As I started doing Jui-jitsu, I re-examined my process on how I learned things and how I wanted apply and improve for a skill of which I have zero knowledge. I focused on consistency, foundations, and analysis all of which overlap partially and positively compound on each other.
The most important thing to do is actually practice. All the theory in the world isn’t going to help if you can’t execute on the theory. There is no improvement if you don’t put in the time. Consistently practicing will let you form the habits, dedication, and consistency to tackle more complicated tasks. The amount of the time I went to train BJJ varied based off what was going in my life and my experience. The people at my gym recommended it’d be best to go 3 times a week to get a hang of it. I started out going twice a week at most (I had purchased 10 lessons to see if I liked it). Then after 10 lessons, I started pretty consistently going twice a week. For 2.5 hours on Saturdays and for 1 hour on either Tuesday or Thursday, depending on what my schedule allowed. After a couple months I would go 2-3 times a week when I had both days available, but I would always to to at least one weekday session. If I couldn’t make the class, I would wait for the late night class and go to that one. When my (regular) gym shutdown, I replaced my workout days with Jiu-jitsu days. For that month or so, I could go up to 5 times a week, but I think I usually went 3-4 times a week. Now burnout is a real thing and it’s important for you to schedule your practices such that you don’t feel like it’s a chore or that you start dreading practicing (at least if this is a hobby). This was never an issue for me, but your goal with your schedule is longevity and consistent growth over long periods of time. If you get burnt out and quit because you push yourself too hard too early, it’s a waste of time. If going once 3 or 4 times a week is too much for you, lower the practice sessions to 2 sessions a week. Is practicing for 2 hours too much? Maybe do smaller sessions. Maybe doing one massive session a week is works for you. You need to find a schedule that works for you. For me, personally, I needed at least 2 sessions a week so I could remember and commit what I learned to memory. The most important thing is to get a way that works for you that gets you to practice.
Now that you are practicing, you are most of the way to excellence. When learning a new skill, it is imperative to learn the foundations of the skill. If you fail to learn the basic mechanics of some skill, you may be able to get by for a while with a gap in your skillset, however, there will be a time where you’ll hit a ceiling in which you can’t improve anymore. You’ll need to learn that skill piece (best case sceanario) or relearn everything because you actually didn’t learn anything correctly the first time since everything you learned was built ontop of a skill your didn’t learn correctly with correct mechanics.
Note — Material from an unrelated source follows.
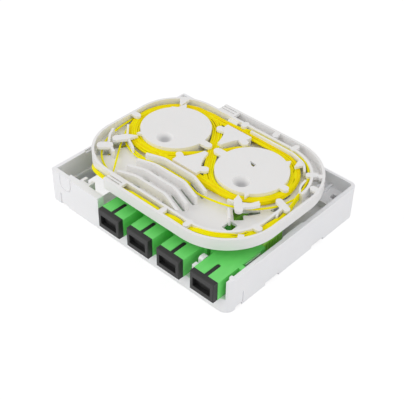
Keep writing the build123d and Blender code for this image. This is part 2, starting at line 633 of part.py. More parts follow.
def make_cap(x):
    """Dust cap: a flange with a grip pocket, a hollow plug and the key strip on top."""
    cap = block(x - CAP_W / 2, x + CAP_W / 2, CAP_FRONT, PORT_FRONT,
                PORT_AXIS_Z - CAP_H / 2, PORT_AXIS_Z + CAP_H / 2)
    cap = chamfer(cap.faces().sort_by(Axis.Y)[0].edges(), CAP_EDGE)
    cap -= block(x - CAP_POCKET_W / 2, x + CAP_POCKET_W / 2, CAP_FRONT - 1, CAP_FRONT + CAP_POCKET,
                 PORT_AXIS_Z - CAP_POCKET_H / 2, PORT_AXIS_Z + CAP_POCKET_H / 2)
    w, h = SOCKET_W - 2 * CAP_FIT, SOCKET_H - 2 * CAP_FIT
    plug = block(x - w / 2, x + w / 2, PORT_FRONT - 0.1, PORT_FRONT + CAP_PLUG,
                 PORT_AXIS_Z - h / 2, PORT_AXIS_Z + h / 2)
    plug -= block(x - w / 2 + CAP_WALL, x + w / 2 - CAP_WALL, PORT_FRONT + 0.8, PORT_FRONT + CAP_PLUG + 1,
                  PORT_AXIS_Z - h / 2 + CAP_WALL, PORT_AXIS_Z + h / 2 - CAP_WALL)
    key_w = KEYWAY_W - 2 * CAP_FIT
    key = plate(bar(x, PORT_FRONT - 0.5, x, PORT_FRONT + KEYWAY_LEN - KEYWAY_W / 2 - CAP_FIT, key_w),
                PORT_AXIS_Z + h / 2 - 0.3, PORT_Z + PORT_H - 0.1)
    key -= block(x - 2, x + 2, PORT_FRONT - 3, PORT_FRONT - 0.2, 0, 30)
    return cap + plug + key


def make_grip(x):
    """Square grip of a plug seated in the port's back socket."""
    y0, y1 = PORT_BACK - GRIP_INSIDE, PORT_BACK + GRIP_OUTSIDE
    grip = block(x - GRIP_W / 2, x + GRIP_W / 2, y0, y1, PORT_AXIS_Z - GRIP_H / 2, PORT_AXIS_Z + GRIP_H / 2)
    grip = fillet(grip.edges().filter_by(Axis.Y), 0.6)
    for step in range(5):
        y = PORT_BACK + 3.0 + 1.8 * step
        for s in (-1, 1):
            cx = x + s * GRIP_W / 2
            grip -= block(cx - 0.35, cx + 0.35, y, y + 0.8, PORT_AXIS_Z - 2.6, PORT_AXIS_Z + 2.6)
    grip -= block(x - CORE_W / 2 - CORE_FIT, x + CORE_W / 2 + CORE_FIT, y0 - 1, y1 + 1,
                  PORT_AXIS_Z - CORE_H / 2 - CORE_FIT, PORT_AXIS_Z + CORE_H / 2 + CORE_FIT)
    return grip


def make_core(x):
    """Inner frame of the plug with its ferrule and the crimp stem behind it."""
    y0, y1 = PORT_BACK - GRIP_INSIDE + 0.6, PORT_BACK + GRIP_OUTSIDE - 1.0
    core = block(x - CORE_W / 2, x + CORE_W / 2, y0, y1, PORT_AXIS_Z - CORE_H / 2, PORT_AXIS_Z + CORE_H / 2)
    middle = PORT_FRONT + PORT_LEN / 2
    # The frame is hollow where the port's tube enters it
    core -= Pos(x, y0 - 1, PORT_AXIS_Z) * Rot(-90, 0, 0) * Cylinder(
        TUBE_R + CORE_FIT, middle + TUBE_LEN / 2 - y0 + 1.3, align=(Align.CENTER, Align.CENTER, Align.MIN))
    ferrule = Pos(x, middle + 0.1, PORT_AXIS_Z) * Rot(-90, 0, 0) * Cylinder(
        FERRULE_R, y1 - middle - 0.1, align=(Align.CENTER, Align.CENTER, Align.MIN))
    stem = Pos(x, y1 - 0.5, PORT_AXIS_Z) * Rot(-90, 0, 0) * Cylinder(
        STEM_R, STEM_LEN, align=(Align.CENTER, Align.CENTER, Align.MIN))
    return core + ferrule + stem


def boot_tip():
    """Y of the boots' thin ends."""
    return PORT_BACK + GRIP_OUTSIDE + BOOT_LEN


def make_boot(x):
    """Short tapered boot on the crimp stem."""
    y0 = PORT_BACK + GRIP_OUTSIDE
    profile = wedge((0, y0 - 0.8), (BOOT_R, y0 - 0.8), (BOOT_R, y0 + 2.0), (BOOT_TIP_R, boot_tip()), (0, boot_tip()))
    boot = revolve(profile, Axis.Y, 360)
    stem = Rot(-90, 0, 0) * Cylinder(STEM_R + STEM_FIT, STEM_LEN + 0.1, align=(Align.CENTER, Align.CENTER, Align.MIN))
    fibre = Rot(-90, 0, 0) * Cylinder(FIBRE_R + 0.02, 40)
    boot -= Pos(0, y0 - 1.5, 0) * stem
    boot -= Pos(0, y0, 0) * fibre
    return Pos(x, 0, PORT_AXIS_Z) * boot


# Fibre

def lap_ring(x):
    """Flat ring of wound fibre round one disc."""
    return Pos(x, DISC_Y) * (Circle(LAP_OUT) - Circle(LAP_IN))


def make_laps():
    """Outer shape of the turns wound round both discs and across between them."""
    left, right = DISC_X
    mean = (LAP_IN + LAP_OUT) / 2
    half = (right - left) / 2
    turn = acos(mean / half)
    reach = sqrt(half ** 2 - mean ** 2)
    face = lap_ring(left) + lap_ring(right)
    dx, dy = reach * sin(turn), reach * cos(turn)
    mid = left + half
    cross_a = Pos(mid, DISC_Y) * Rot(0, 0, degrees(atan2(-dy, dx))) * Rectangle(2 * reach, LAP_BAND)
    cross_b = Pos(mid, DISC_Y) * Rot(0, 0, degrees(atan2(dy, dx))) * Rectangle(2 * reach, LAP_BAND)
    top = Pos(mid, DISC_Y + mean + 0.6) * Rectangle(2 * half, 2.4)
    bottom = Pos(mid, ISLAND_FRONT - 0.7) * Rectangle(2 * half, 1.0)
    island = island_outline(DISC_Y + ISLAND_TIP, ISLAND_BACK) + island_outline(ISLAND_FRONT, DISC_Y - ISLAND_TIP)
    face = face + cross_a + cross_b + top + bottom - offset(island, 0.2)
    return plate(face, LAP_BASE, LAP_BASE + LAP_H)


def main():
    """Write every piece."""
    os.makedirs("parts", exist_ok=True)
    write("housing", make_housing())
    write("splice_tray", make_tray())
    for number, x in enumerate(PORT_X, start=1):
        write(f"adapter_{number}", make_port(x))
        write(f"alignment_sleeve_{number}", make_sleeve(x))
        write(f"spring_clip_{number}", make_clip(x))
        write(f"dust_cap_{number}", make_cap(x))
        write(f"plug_grip_{number}", make_grip(x))
        write(f"plug_core_{number}", make_core(x))
        write(f"plug_boot_{number}", make_boot(x))
    write("fibre_laps", make_laps())


main()
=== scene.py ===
"""Fibre termination box: an open wall housing with four capped ports and a hinged splice tray.

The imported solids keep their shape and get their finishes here. The wound fibre and the fibre
leads are built strand by strand and stand for the plain solids of the fibre. Lengths are in
metres. Routes are written about the middle of the housing's footprint, as in the part's source.
"""

import json
import logging
from collections.abc import Callable
from dataclasses import dataclass
from enum import Enum
from math import acos, cos, pi, radians, sin

import bpy
import numpy as np
from mathutils import Matrix, Vector


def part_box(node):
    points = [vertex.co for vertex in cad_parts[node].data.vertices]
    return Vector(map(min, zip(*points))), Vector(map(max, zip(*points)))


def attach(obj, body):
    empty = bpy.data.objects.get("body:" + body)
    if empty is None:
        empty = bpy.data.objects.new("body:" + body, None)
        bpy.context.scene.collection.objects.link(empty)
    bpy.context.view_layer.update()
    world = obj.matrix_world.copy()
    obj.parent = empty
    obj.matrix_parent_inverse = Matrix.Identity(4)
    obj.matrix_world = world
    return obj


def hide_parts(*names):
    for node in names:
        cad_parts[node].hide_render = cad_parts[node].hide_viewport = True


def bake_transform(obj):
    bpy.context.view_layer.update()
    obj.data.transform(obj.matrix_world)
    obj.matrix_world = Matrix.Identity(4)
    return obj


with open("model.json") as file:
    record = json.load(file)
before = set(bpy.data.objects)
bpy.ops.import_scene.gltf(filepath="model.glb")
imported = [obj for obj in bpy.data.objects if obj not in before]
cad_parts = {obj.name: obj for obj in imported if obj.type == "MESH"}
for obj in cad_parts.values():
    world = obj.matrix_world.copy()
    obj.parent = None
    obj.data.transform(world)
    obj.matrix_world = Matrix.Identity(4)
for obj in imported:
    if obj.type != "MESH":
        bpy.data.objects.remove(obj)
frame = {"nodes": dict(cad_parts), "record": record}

LOG = logging.getLogger("fibre_box")
MM = 0.001
FIBRE_R = 0.45 * MM
WHITE = (1.0, 1.0, 1.0, 1.0)

Colour = tuple[float, float, float]
Point = tuple[float, float, float]
Dish = tuple[float, float, float]    # X, Y and radius of a dished recess
Turn = tuple[float, float, float]    # a turn's radius round the left disc, round the right one, and height

# From the origin to the middle of the housing's footprint
FRAME_STEP = (0.0, sum(corner[1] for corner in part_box("housing")) / 2, 0.0)

# The tray's two discs and the dished recess in each, in millimetres
DISCS_X = (-25.7, 19.8)
DISCS_Y = 9.4
DISC_R = 16.3
DISH_SHIFT = (2.0, -9.2)
DISH_R = 3.9


class Sock:
    """An output of a shader node. Arithmetic on it adds Math nodes."""

    def __init__(self, graph: "Graph", socket: bpy.types.NodeSocket) -> None:
        """Wrap one output socket.

        Args:
            graph: The node tree that the socket belongs to.
            socket: The output socket.
        """
        self.graph = graph
        self.socket = socket

    def math(self, operation: str, *operands: "Sock | float") -> "Sock":
        """Add a Math node.

        Args:
            operation: Name of the node's operation.
            operands: Its inputs, in order.

        Returns:
            The node's output.
        """
        return self.graph.node("ShaderNodeMath", {"operation": operation}, dict(enumerate(operands)))

    def __add__(self, other: "Sock | float") -> "Sock":
        """Sum."""
        return self.math("ADD", self, other)

    def __radd__(self, other: float) -> "Sock":
        """Sum with a number on the left."""
        return self.math("ADD", other, self)

    def __sub__(self, other: "Sock | float") -> "Sock":
        """Difference."""
        return self.math("SUBTRACT", self, other)

    def __rsub__(self, other: float) -> "Sock":
        """Difference with a number on the left."""
        return self.math("SUBTRACT", other, self)

    def __mul__(self, other: "Sock | float") -> "Sock":
        """Product."""
        return self.math("MULTIPLY", self, other)

    def __rmul__(self, other: float) -> "Sock":
        """Product with a number on the left."""
        return self.math("MULTIPLY", other, self)

    def clamp(self) -> "Sock":
        """The value held between 0 and 1."""
        return self.math("MINIMUM", self.math("MAXIMUM", self, 0.0), 1.0)

    def step(self, low: float, high: float) -> "Sock":
        """A smooth step.

        Args:
            low: Value below which the result is 0.
            high: Value above which the result is 1.

        Returns:
            The stepped value.
        """
        return self.graph.node(
            "ShaderNodeMapRange", {"interpolation_type": "SMOOTHSTEP"}, {0: self, 1: low, 2: high})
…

You would have a few options at that point, stay the same skill level forever, get worse and learn properly to then get back to the skill level you were, or quit. The second option will be incredibly frustrating and most likely leading to quitting. When starting out it’s important to learn your foundations correctly and slowly. You don’t want to learn bad habits in which you have to unlearn, because you could get away with learning them incorrectly when starting out. Bad habits are a crutch when you can’t learn something properly. All you are doing is delaying having to learn your fundamentals. Learn correctly the first time so you don’t have to do so a second time. Focus on one thing at a time. Don’t try and learn a hundred different things at once. Start small; learn how to do one thing well, then move on to the next unit you can learn. In Jiu-jitsu, the first thing I resolved to learn was the warmups, it was something we did often with repeated moves. I didn’t know how to do the 15 or so moves we were supposed to do for warmups, nor did I try to learn them all. After class, I picked one move (snaking/shrimping), remembered its name, then looked at a youtube video tutorial and drilled it until I could do it, then I moved on to the next move. The next time I went and warmed up, I didn’t have to remember or worry how to snake move and I could focus on another move in the warmup I could learn and drill.
At this point, you will be making progress, it’s only a question of how much and how efficiently or fast are you making progress. You want to make sure you aren’t unintentionally falling into pitfalls or bad habits. You need to self reflect and look back on your practice during plateaus and examine why you are stagnating and how to get passed it. Being able to self reflect and see what you need to change keep improving will ensure that you aren’t ramming your head over and over, practicing the same thing wasting your precious time when you could try a different avenue and come to the same result. It helps to talk to someone who is more experienced than you who can mentor you, look at what you are doing, analyze for you and give you feedback. Having a mentor is immensely helpful as you can quickly clear up confusion and have a direct line to someone if you have a question. One thing I started doing with Jiu-jitsu was writing down all the moves I learned in effort to help them commit to memory. I would learn the move, practice it for the day, then during sparring, I would forget a small step and not be able to execute. I decided a good way to commit the moves to memory was to write them down after practice. It has helped me remember some moves I probably would have forgetten otherwise, and it has given me a neat resource I can look back to if I want to jog my memory. While originally just for my personal Jiu-jitsu journey, I figure why not convert them to posts here. I think it would be a better experience for me to convert my text files in fullblown, indexed markdown files I can reference. Later on I could get much more sophisticated on a platform like here instead of my primitive text files I hastily write down before I forget.
Anyways, I believe following these guidelines for improvement, you can become better than most of the world at most skills and probably better most people that have tried at said skills. Obviously this needs to be tailored for the particular thing you want to learn, but I believe these general principles are effective in whatever domain you choose to learn something. I think it says a lot about a person if they are very good at a skill, whether it be juggling, engineering, sports, eating, or video games. If someone took the time to dedicate themselves to something and become excellent, I think that is incredibly admirable.